While Fox has accommodated her condition into daily life, she still has to learn how to approach the dating scene. "The biggest thing is the energy factor," she says. "Whatever is left over doesn't usually go into dating or going to places where you even meet somebody to date. My extra time is taken up more by things like family, friends."

When she finds the energy to go on a date, she is faced with an even bigger question - how much to reveal about the disease and when to tackle the issue."Usually there's something about me that would make them ask me a question and if it isn't, I'll tell them," Fox says. "Otherwise it feels like being untruthful. By the second date I will definitely have told them." She says she has tried to conceal the arthritis from her dates, but has thus made it an even bigger issue later.

Discussing a chronic disease with a new person in their lives is one of the biggest challenges for people living with arthritis, according to Laura Dobozenski, a co-facilitator of an arthritis support group in St. Paul, Minn. "They [single people with arthritis] are hesitant, not always comfortable to bring it up, they're unsure how the person will respond," she says. "It's sometimes easier just not to deal with that."
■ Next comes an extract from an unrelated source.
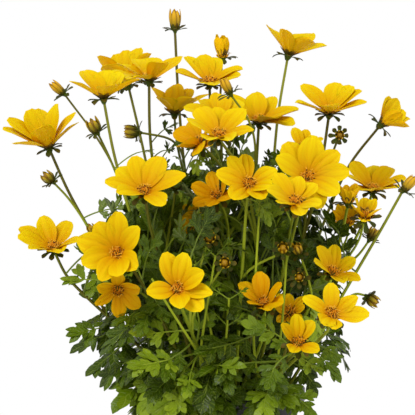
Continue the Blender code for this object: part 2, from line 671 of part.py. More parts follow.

But to face the fears and insecurities of a new partner, the person with arthritis needs to have come to terms with the disease first, Dobozenski says. "When a single person with arthritis has gone through the grief, the denial, the acceptance and has truly moved on with their life, then they'll be comfortable enough with themselves and will be able to talk to someone special in their life about that," she says. "When they reach that comfort level and have accepted themselves, it comes more natural. The fear of discussing it is no longer there."
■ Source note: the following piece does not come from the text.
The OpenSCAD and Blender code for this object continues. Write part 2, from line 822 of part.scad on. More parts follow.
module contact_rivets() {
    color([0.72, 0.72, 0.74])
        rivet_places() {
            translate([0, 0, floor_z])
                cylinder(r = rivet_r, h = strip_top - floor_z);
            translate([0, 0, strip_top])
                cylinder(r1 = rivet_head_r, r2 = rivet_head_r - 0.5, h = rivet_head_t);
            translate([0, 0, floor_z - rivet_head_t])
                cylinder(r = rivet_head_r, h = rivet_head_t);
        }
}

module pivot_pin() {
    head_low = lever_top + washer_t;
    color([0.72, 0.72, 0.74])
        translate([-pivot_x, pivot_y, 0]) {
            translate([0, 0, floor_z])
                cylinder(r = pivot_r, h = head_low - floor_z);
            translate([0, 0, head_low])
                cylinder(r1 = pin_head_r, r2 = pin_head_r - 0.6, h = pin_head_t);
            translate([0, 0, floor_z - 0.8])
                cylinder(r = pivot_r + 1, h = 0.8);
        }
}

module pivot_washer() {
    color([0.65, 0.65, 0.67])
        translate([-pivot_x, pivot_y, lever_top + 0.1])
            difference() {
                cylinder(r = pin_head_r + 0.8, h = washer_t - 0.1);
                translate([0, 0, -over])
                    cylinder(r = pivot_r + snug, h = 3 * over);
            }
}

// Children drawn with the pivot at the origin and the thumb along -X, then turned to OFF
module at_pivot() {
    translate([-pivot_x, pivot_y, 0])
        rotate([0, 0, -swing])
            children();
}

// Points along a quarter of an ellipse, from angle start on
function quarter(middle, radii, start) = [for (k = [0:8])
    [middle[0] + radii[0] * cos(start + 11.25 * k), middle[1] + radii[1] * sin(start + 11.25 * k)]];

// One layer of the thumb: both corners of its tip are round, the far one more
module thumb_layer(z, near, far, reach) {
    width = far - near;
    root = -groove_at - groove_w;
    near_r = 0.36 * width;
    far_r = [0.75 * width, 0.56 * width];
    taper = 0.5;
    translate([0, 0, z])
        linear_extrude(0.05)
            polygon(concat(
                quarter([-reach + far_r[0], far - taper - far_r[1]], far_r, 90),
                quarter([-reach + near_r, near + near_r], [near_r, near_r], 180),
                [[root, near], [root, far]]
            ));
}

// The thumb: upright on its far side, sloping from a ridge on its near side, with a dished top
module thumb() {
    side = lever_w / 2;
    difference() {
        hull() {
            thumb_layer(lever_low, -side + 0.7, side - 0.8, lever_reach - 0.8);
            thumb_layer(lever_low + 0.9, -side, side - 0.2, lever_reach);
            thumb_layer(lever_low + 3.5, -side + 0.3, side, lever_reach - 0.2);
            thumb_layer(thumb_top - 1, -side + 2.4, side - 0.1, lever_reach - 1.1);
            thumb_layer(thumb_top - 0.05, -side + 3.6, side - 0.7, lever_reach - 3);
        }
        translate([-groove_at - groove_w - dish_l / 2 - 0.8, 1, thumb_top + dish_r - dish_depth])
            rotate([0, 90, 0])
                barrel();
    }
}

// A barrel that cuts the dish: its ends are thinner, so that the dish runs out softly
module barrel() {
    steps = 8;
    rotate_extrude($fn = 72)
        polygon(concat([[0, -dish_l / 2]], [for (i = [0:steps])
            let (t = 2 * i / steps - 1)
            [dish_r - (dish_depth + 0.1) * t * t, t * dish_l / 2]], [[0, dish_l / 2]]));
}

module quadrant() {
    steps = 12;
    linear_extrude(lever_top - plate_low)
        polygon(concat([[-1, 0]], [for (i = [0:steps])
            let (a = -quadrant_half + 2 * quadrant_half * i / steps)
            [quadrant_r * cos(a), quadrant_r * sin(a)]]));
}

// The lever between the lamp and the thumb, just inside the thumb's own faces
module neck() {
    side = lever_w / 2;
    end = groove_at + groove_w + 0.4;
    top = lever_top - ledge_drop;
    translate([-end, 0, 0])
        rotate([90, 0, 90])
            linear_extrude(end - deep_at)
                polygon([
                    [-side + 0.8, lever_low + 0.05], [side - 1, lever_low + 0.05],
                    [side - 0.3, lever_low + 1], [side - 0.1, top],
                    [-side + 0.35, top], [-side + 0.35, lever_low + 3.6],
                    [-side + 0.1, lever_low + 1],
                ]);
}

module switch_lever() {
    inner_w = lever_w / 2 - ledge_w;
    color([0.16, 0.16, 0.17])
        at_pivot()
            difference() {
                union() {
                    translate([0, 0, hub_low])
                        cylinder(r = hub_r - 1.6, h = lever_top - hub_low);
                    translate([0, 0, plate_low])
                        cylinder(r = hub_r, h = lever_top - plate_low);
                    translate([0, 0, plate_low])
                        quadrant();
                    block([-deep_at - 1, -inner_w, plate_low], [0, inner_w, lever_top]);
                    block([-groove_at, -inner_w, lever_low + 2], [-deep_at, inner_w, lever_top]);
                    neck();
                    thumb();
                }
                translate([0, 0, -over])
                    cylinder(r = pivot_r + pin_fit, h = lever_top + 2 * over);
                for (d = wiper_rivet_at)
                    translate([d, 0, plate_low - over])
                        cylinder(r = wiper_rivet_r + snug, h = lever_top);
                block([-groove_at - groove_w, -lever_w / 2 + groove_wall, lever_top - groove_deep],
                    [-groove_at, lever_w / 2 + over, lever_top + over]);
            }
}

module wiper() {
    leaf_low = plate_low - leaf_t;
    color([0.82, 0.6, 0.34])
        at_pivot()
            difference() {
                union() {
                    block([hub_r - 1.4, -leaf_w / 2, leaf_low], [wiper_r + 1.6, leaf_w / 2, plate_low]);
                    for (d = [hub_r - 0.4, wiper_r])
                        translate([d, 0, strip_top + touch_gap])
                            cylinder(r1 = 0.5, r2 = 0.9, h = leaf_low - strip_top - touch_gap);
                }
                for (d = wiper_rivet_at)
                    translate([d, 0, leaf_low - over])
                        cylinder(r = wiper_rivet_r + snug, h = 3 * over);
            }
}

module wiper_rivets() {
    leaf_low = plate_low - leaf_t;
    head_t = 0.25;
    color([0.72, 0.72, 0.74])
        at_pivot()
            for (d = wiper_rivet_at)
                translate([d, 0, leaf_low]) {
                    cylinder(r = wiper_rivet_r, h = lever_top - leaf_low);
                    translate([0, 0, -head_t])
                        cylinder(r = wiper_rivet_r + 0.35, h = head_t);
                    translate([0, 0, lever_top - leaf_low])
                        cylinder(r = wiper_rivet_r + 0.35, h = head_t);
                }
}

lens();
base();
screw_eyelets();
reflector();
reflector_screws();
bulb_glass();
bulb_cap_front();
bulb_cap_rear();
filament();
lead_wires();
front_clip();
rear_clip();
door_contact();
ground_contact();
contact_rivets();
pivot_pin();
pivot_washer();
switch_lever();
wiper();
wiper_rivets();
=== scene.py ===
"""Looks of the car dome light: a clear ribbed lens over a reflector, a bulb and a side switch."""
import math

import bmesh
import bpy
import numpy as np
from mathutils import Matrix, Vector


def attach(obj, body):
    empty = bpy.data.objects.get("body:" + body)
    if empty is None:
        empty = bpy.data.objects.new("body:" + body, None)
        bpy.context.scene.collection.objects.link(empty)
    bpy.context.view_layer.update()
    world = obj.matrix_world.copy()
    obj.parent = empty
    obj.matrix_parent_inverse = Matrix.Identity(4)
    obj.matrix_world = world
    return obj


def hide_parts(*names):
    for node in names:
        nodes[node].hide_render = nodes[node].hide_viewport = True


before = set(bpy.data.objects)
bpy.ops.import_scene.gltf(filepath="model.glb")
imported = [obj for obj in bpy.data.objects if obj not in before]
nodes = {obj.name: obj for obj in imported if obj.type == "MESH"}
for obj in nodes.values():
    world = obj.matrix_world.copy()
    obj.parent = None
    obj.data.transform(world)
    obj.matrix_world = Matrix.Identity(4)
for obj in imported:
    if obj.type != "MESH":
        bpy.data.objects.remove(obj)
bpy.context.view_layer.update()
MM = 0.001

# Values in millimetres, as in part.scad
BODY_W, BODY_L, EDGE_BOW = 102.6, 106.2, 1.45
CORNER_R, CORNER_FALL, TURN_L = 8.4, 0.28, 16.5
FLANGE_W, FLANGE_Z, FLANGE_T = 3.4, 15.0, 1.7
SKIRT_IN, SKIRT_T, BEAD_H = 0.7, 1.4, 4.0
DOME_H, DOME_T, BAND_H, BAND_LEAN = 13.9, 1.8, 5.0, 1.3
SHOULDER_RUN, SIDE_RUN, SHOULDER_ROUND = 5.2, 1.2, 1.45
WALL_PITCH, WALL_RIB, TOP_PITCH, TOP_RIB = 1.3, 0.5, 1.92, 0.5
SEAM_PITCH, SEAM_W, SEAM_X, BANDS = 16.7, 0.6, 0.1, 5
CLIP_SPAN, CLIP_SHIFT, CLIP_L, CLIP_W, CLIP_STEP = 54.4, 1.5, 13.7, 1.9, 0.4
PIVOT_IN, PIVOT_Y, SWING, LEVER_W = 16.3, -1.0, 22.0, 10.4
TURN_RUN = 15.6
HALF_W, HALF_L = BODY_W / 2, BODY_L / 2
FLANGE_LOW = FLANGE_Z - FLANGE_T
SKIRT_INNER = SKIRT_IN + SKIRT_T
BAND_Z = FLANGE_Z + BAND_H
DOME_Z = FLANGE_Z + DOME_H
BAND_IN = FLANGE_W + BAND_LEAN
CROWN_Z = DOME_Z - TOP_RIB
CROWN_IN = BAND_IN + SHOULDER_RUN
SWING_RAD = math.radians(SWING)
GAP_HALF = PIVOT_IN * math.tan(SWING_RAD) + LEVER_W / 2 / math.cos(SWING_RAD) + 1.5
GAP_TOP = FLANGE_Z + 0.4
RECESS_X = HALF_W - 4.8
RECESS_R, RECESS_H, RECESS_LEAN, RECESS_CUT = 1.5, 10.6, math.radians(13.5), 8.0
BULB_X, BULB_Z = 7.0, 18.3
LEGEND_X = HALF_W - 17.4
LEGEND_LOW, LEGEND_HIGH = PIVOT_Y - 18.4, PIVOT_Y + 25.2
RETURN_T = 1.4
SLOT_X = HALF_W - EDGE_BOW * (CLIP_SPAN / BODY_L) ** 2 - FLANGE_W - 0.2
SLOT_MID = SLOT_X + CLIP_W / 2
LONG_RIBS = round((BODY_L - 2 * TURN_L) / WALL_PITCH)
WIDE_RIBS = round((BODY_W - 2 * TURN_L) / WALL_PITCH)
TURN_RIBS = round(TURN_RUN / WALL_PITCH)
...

Reaching that comfort level requires a lot of work and a good place to start may be a nearby support group, advises Dr. Jackson Rainer, a psychologist in Valdosta, Ga., who counsels individuals and couples with a chronic disease. He finds support groups to be crucial for single people because "it's too much to have to go through alone."

"You need folks in the same boat in order to be able to share experiences," Rainer says.
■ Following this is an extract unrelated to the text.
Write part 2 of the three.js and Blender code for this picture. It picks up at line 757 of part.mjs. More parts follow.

Arthritis support groups are available in all major metropolitan areas but may be a problem for people in rural communities. For those people Rainer recommends turning to the nearest university or teaching hospital. As a co-facilitator of such a support group, Dobozenski has seen the benefits first hand. "They [participants] seem to kind of blossom from there," she says.

Once a person with arthritis has reached that comfort level and is ready to discuss the disease with a partner, the next challenge is to present it in a way that would be both educational and not intimidating. For Dobozenski, the way to do it is through a casual conversation."Unless the partner asks some specific questions, we don't need to give a whole scary scenario," she says. "Honesty is truly important and sincerity. Reveal the disease little by little. More people are willing to be accepting and help you if you need help but you need to let them know."

For the 19-year-old Fox, the best way to approach dating while taking care of her arthritis is to mention the disease from the start but then forget about it. "I don't want arthritis to be the focus of my life. Arthritis is not who I am, it's just part of who I am," she says. "I don't want it to be the focus of our relationship...It's a normal part of life. I prefer people to treat me like I don't have arthritis."

"Single with Arthritis" is the fourth story of the four-part series "Sexuality with Arthritis."